When targeting swordfish in Atlantic waters, adhering to the recreational regulations is a must unless you are up to a hefty penalty. The daily limit for recreational anglers is one fish per person, with a maximum of three fish per boat. The minimum size is 47 inches, measured from the lower jaw to the fork length. A vessel permit for catching highly migratory species is required by the National Marine Fisheries Service when targeting these fish. Remember to report all swordfish catches to the NMFS within 24 hours of the catch, this reporting helps with data collection.

Commercial Interest
The commercial swordfish industry has a long history, and many nations contribute to the harvesting of swordfish for commercial purposes.

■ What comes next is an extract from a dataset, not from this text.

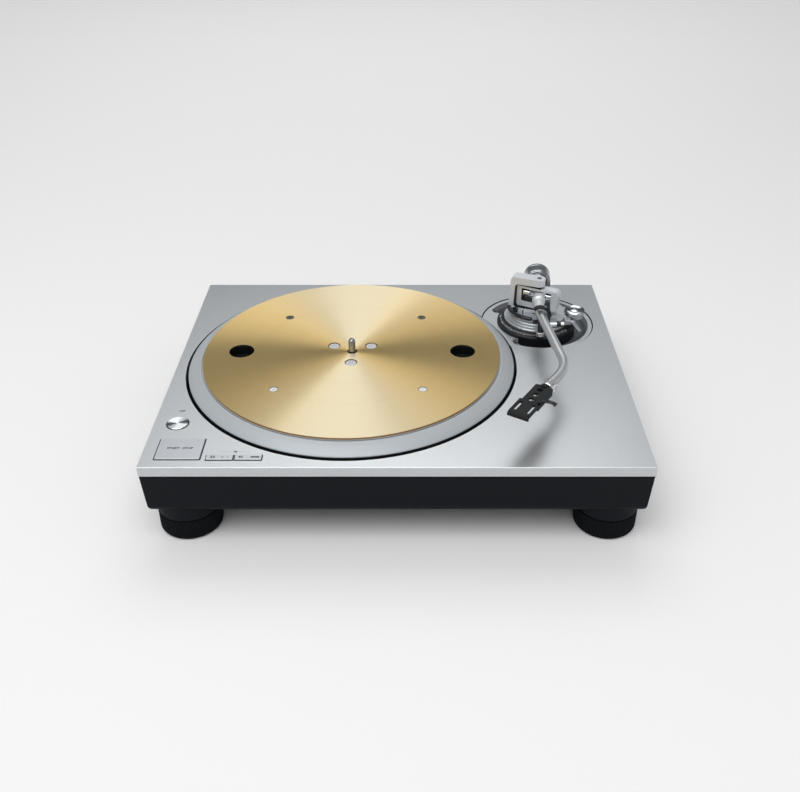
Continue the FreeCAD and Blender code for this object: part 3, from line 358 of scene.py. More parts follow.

Swordfish fisheries in the Atlantic Ocean rely mostly on long lines, although the fishery began as a harpooning industry. Long lines consist of a main line adorned with thousands of baited hooks, reaching lengths of up to 30 to 70 miles. These long lines are supported within the water column by a buoy system. Unfortunately long lines are indiscriminate, so by-catches of undersized swordfish and other marine species such as turtles and marlin are common.

In 1948, the world’s commercial swordfish harvest consisted of 7,000 tons of fish, and continued to grow steadily each year. The world harvest count in 1970 was up to 37,000 tons of swordfish. But that year, reports of high mercury levels in swordfish frightened many consumers, and prompted strict regulation of the sale of these fish by the FDA, causing demand to decline significantly. Once the FDA raised the acceptable level of mercury in 1979, and later updated its stance on mercury level enforcement, the fear of contamination subsided and swordfish harvests catapulted to counts in excess of 80,000 tons of fish per year. This massive harvesting created immense fishing pressure on the worldwide swordfish populations.

Management and Conservation
Management of the swordfish is no simple feat. Since these fish cross international boundaries, worldwide cooperation is crucial for successful management of swordfish. The organization responsible for the joint coordination of Atlantic swordfish management is the International Commission for the Conservation of Atlantic Tunas, or ICCAT. This organization consists of over 30 members, including the United States. In addition to ICCAT, the National Marine Fisheries Service supplements swordfish management actions domestically, ensuring continued compliance with ICCAT decisions.

In the 1980s, data suggested a severe decline in swordfish populations due to decades of heavy fishing pressure. In 1999, ICCAT introduced a 10-year recovery plan designed to rebuild the stock of north Atlantic swordfish. Aggressive monitoring and management efforts were implemented to encourage the recovery of the stock. The United States worked with the domestic and the international fishing community in a strong push to support the rebuilding plan through ICCAT, which included cuts in total swordfish catches and implementing measures to protect juvenile swordfish stocks by closing many nursery areas to fishing.

The recently introduced 2006 ICCAT swordfish data suggests that the north Atlantic swordfish fishery is almost completely rebuilt, and currently sustains low mortality rates. With this outlook, the NMFS is considering an adjustment in the swordfish management measures this year. The goal of this potential modification of the recovery plan is to implement management measures that will enhance opportunities for U.S. anglers to harvest domestic north Atlantic swordfish quotas with limited environmental impacts.

The Atlantic swordfish is an amazing being, casting a shining example of a successful global conservation effort.